» **THE REQUEST**
Check each line of the material below for "bodies", then copy the ones that contain it.

» **SUPPLIED INFORMATION**
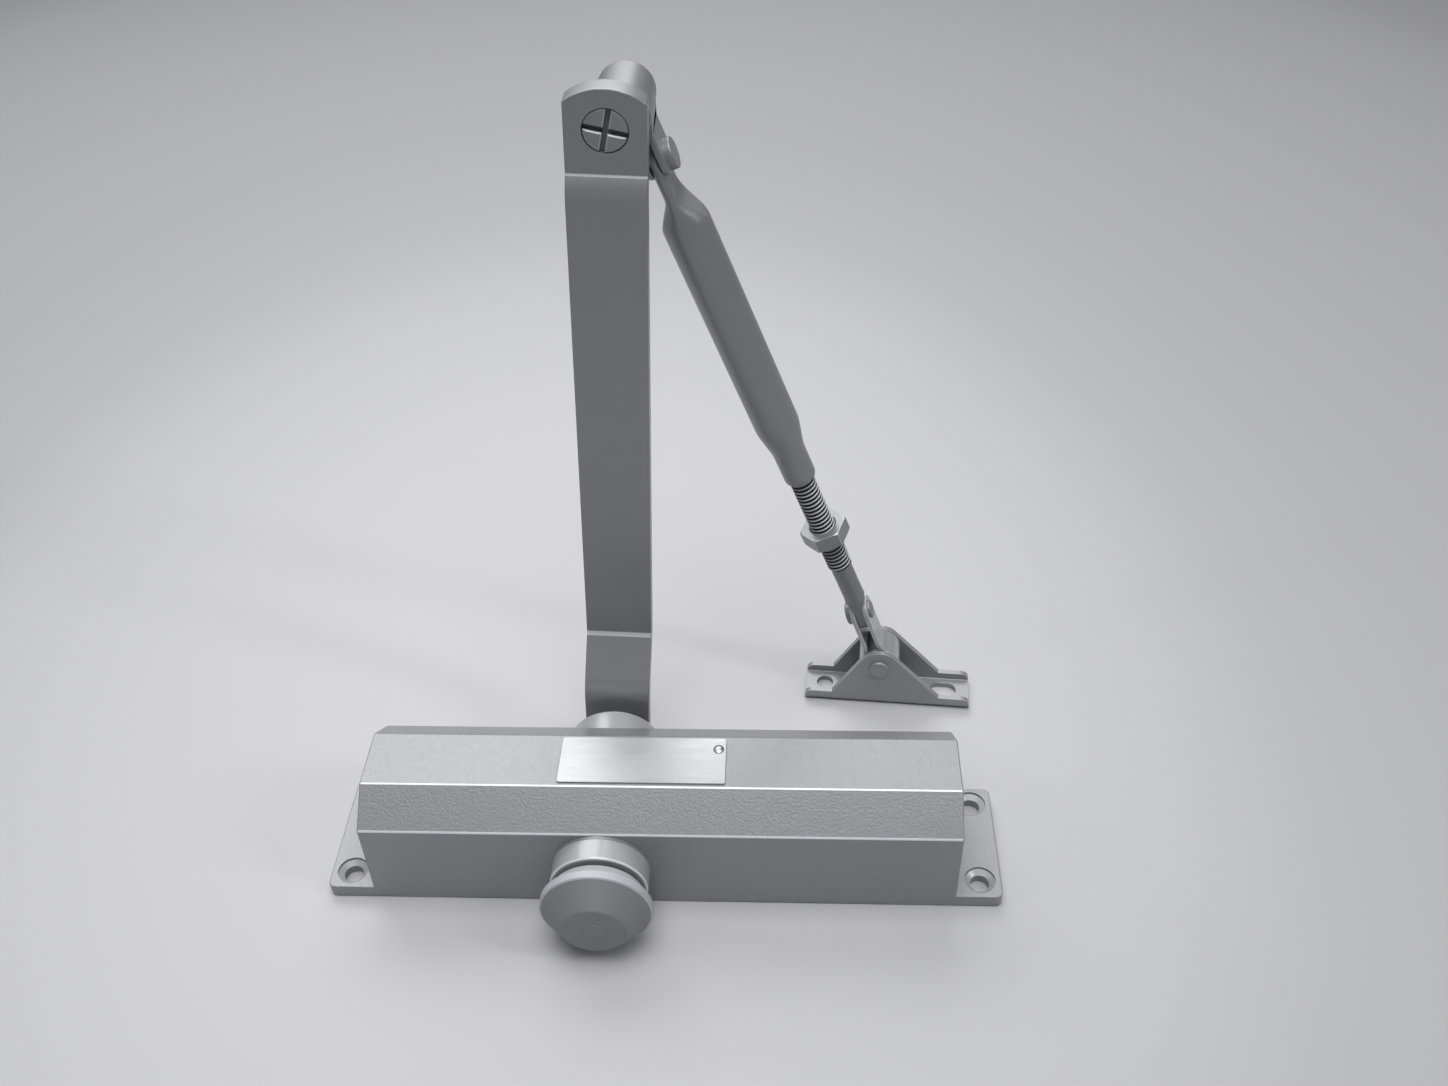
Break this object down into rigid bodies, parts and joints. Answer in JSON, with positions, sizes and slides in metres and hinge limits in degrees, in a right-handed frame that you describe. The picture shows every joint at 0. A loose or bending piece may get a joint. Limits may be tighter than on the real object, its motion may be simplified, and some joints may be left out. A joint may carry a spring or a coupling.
{
  "type": "overhead door closer",
  "caption": "Overhead hydraulic door closer: flanged body with rack and pinion, cranked main arm, adjustable tubular forearm and pivoting foot bracket.",
  "frame": {"origin": "centre of the four fixing holes, on the body's mounting face", "axes": "+X along the body towards its spring end, +Y towards the arm side along the spindle, +Z away from the mounting face"},
  "size_m": [0.24, 0.1417, 0.2651],
  "materials": {
    "cast_paint": "silver-grey paint on a slightly grainy casting",
    "cap_paint": "smooth silver-grey paint",
    "arm_paint": "smooth darker grey paint",
    "foot_paint": "smooth silver-grey paint on folded sheet",
    "bright_steel": "polished, bright",
    "steel": "machined",
    "rod_steel": "dull, grey",
    "nut_steel": "zinc plated",
    "strap_steel": "dull zinc plated strip",
    "plate_aluminium": "bright, brushed, blank",
    "seal_rubber": "black, smooth"
  },
  "bodies": {
    "closer_body": {"housing": "cast_paint", "left_end_plug": "steel", "right_end_plug": "steel", "left_plug_ring": "seal_rubber", "right_plug_ring": "seal_rubber", "front_collar": "bright_steel", "rear_collar": "bright_steel", "front_bearing": "steel", "rear_bearing": "steel", "front_seal": "seal_rubber", "rear_seal": "seal_rubber", "valve_rings": "seal_rubber", "name_plate": "plate_aluminium", "plate_rivet": "plate_aluminium", "main_spring": "steel", "spring_seat": "steel"},
    "closing_screw": {"closing_valve": "steel"},
    "latching_screw": {"latching_valve": "steel"},
    "piston_body": {"piston": "steel", "check_ball": "bright_steel", "check_retainer": "steel"},
    "spindle_body": {"pinion_shaft": "steel", "spindle_cap": "cap_paint", "main_arm": "arm_paint", "arm_washer": "bright_steel", "arm_screw": "bright_steel", "elbow_washer": "bright_steel"},
    "elbow_body": {"elbow_screw": "arm_paint", "elbow_knuckle": "arm_paint", "elbow_rivet": "arm_paint"},
    "tube_body": {"forearm_tube": "arm_paint"},
    "rod_body": {"adjusting_rod": "rod_steel", "rod_rivet": "strap_steel"},
    "nut_body": {"lock_nut": "nut_steel"},
    "link_body": {"link_strap": "strap_steel"},
    "foot_body": {"foot_bracket": "foot_paint", "foot_sleeve": "rod_steel", "foot_rivet": "foot_paint"}
  },
  "joints": [
    {"name": "spindle_turn", "type": "hinge", "parent": "closer_body", "child": "spindle_body", "pos_m": [-0.0206, 0, 0.0196], "axis": [0, 1, 0], "range_deg": [0, 180]},
    {"name": "piston_slide", "type": "slide", "parent": "closer_body", "child": "piston_body", "axis": [1, 0, 0], "range_m": [0, 0.03017], "deforming": ["main_spring"]},
    {"name": "elbow_swing", "type": "hinge", "parent": "spindle_body", "child": "elbow_body", "pos_m": [-0.0092, 0.0625, 0.25272], "axis": [0, 1, 0], "continuous": true},
    {"name": "forearm_tilt", "type": "hinge", "parent": "elbow_body", "child": "tube_body", "pos_m": [0.00333, 0.074, 0.23598], "axis": [0.9406, 0, 0.3394], "range_deg": [-2, 30]},
    {"name": "rod_adjust", "type": "slide", "parent": "tube_body", "child": "rod_body", "axis": [0.3392, 0.0346, -0.9401], "range_m": [-0.024, 0.025]},
    {"name": "nut_travel", "type": "slide", "parent": "rod_body", "child": "nut_body", "axis": [-0.3392, -0.0346, 0.9401], "range_m": [-0.015, 0.024]},
    {"name": "link_tilt", "type": "hinge", "parent": "rod_body", "child": "link_body", "pos_m": [0.0728, 0.08108, 0.04345], "axis": [0.939, -0.0723, 0.3362], "range_deg": [-20, 20]},
    {"name": "bracket_swing", "type": "hinge", "parent": "link_body", "child": "foot_body", "pos_m": [0.08114, 0.08043, 0.02], "axis": [0.0767, 0.9971, 0], "range_deg": [-100, 60]},
    {"name": "closing_valve_turn", "type": "hinge", "parent": "closer_body", "child": "closing_screw", "pos_m": [-0.1032, -0.0065, 0.0434], "axis": [1, 0, 0], "range_deg": [-180, 540]},
    {"name": "latching_valve_turn", "type": "hinge", "parent": "closer_body", "child": "latching_screw", "pos_m": [-0.1032, 0.0065, 0.0434], "axis": [1, 0, 0], "range_deg": [-180, 540]}
  ],
  "couplings": [
    {"joint": "piston_slide", "follows": "spindle_turn", "m_per_rad": 0.0096}
  ]
}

» **SOLUTION TO THE EXERCISE**
Break this object down into rigid bodies, parts and joints. Answer in JSON, with positions, sizes and slides in metres and hinge limits in degrees, in a right-handed frame that you describe. The picture shows every joint at 0. A loose or bending piece may get a joint. Limits may be tighter than on the real object, its motion may be simplified, and some joints may be left out. A joint may carry a spring or a coupling.
  "bodies": {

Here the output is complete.